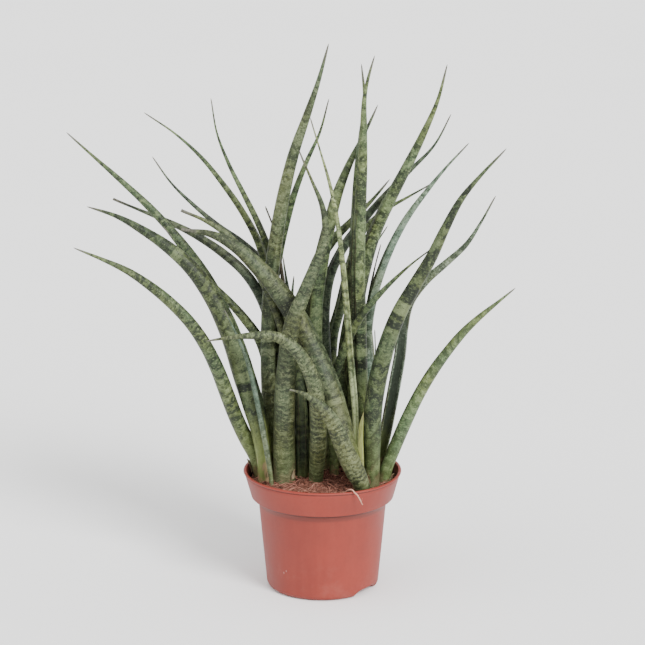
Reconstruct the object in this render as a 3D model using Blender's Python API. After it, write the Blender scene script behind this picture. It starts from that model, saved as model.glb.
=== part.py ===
"""A cylindrical snake plant in a round plastic nursery pot.

Z is up, the pot stands on z = 0 and its axis is the z axis. The front is -y. Every leaf is a piece of its own,
set in a pocket of the rooted coir that fills the pot.
"""

import math

import bmesh
import bpy
import numpy as np

MM = 0.001

# Pot
POT_HEIGHT = 91 * MM
RIM_RADIUS = 60 * MM
BAND_HEIGHT = 20 * MM
BAND_TAPER = 5 * MM  # the band is this much narrower at its lower edge
SHOULDER_HEIGHT = 8 * MM
SHOULDER_STEP = 6 * MM
UNDERCUT = 1.8 * MM  # how far the band's lower edge stands over the shoulder
FOOT_RADIUS = 42.5 * MM
FOOT_FILLET = 4.5 * MM
LIP_DEPTH = 1.6 * MM
LIP_PROUD = 0.9 * MM
WALL = 1.4 * MM
FOOT_RING = 4 * MM  # the flat that the pot stands on, inside the fillet
RECESS_DEPTH = 3 * MM
RECESS_WIDTH = 11 * MM
DRAIN_HOLES = 6
DRAIN_RADIUS = 3.2 * MM
NOTCHES = 2
NOTCH_WIDTH = 27 * MM
NOTCH_HEIGHT = 3.6 * MM
NOTCH_DEG = -35.0

# Coir
SOIL_DROP = 9 * MM  # from the lip down to the coir at the wall
SOIL_MOUND = 3 * MM
SOIL_ROUGHNESS = 0.7 * MM
LEAF_DEPTH = 13 * MM  # how far a leaf goes down into the coir
CLEARANCE = 0.3 * MM  # between pieces that touch
FIBRE_START = 0.86  # where the loose fibre leaves the coir, as a share of the way out to the wall
LEAF_SPACING = 1.3 * MM  # smallest gap left between two leaves

# Leaves
LEAF_SIZE = 1.0  # scales the length of every leaf
LEAF_GIRTH = 1.1  # scales the width of every leaf
THICKNESS_SHARE = 0.9  # thickness over width
TIP_RADIUS = 0.45 * MM
CHANNEL_END = 0.72  # the share of the length where the channel has faded out
CHANNEL_DEPTH = 0.8  # depth of the channel over half the thickness
PLAN_RADIUS = 54 * MM  # the coir radius that the planting plan below is drawn for

# Mesh fineness
POT_SEGMENTS = 56
SOIL_SEGMENTS = 32
LEAF_RINGS = 13
SECTION_SIDES = 8
SPINE_SAMPLES = 56
ROOM_ROUNDS = 90

GREEN = "leaf_green"
OLIVE = "leaf_olive"
DARK = "leaf_dark"
BLUE_GREEN = "leaf_blue_green"
DRY = "leaf_dry"
LEAF_COLOURS = {
    GREEN: (0.13, 0.17, 0.09),
    OLIVE: (0.17, 0.18, 0.11),
    DARK: (0.06, 0.08, 0.05),
    BLUE_GREEN: (0.16, 0.22, 0.16),
    DRY: (0.22, 0.17, 0.10),
}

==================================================

**Problem requirements**
Give every line of the material that includes the string "from".

**Result below**
Reconstruct the object in this render as a 3D model using Blender's Python API. After it, write the Blender scene script behind this picture. It starts from that model, saved as model.glb.
SOIL_DROP = 9 * MM  # from the lip down to the coir at the wall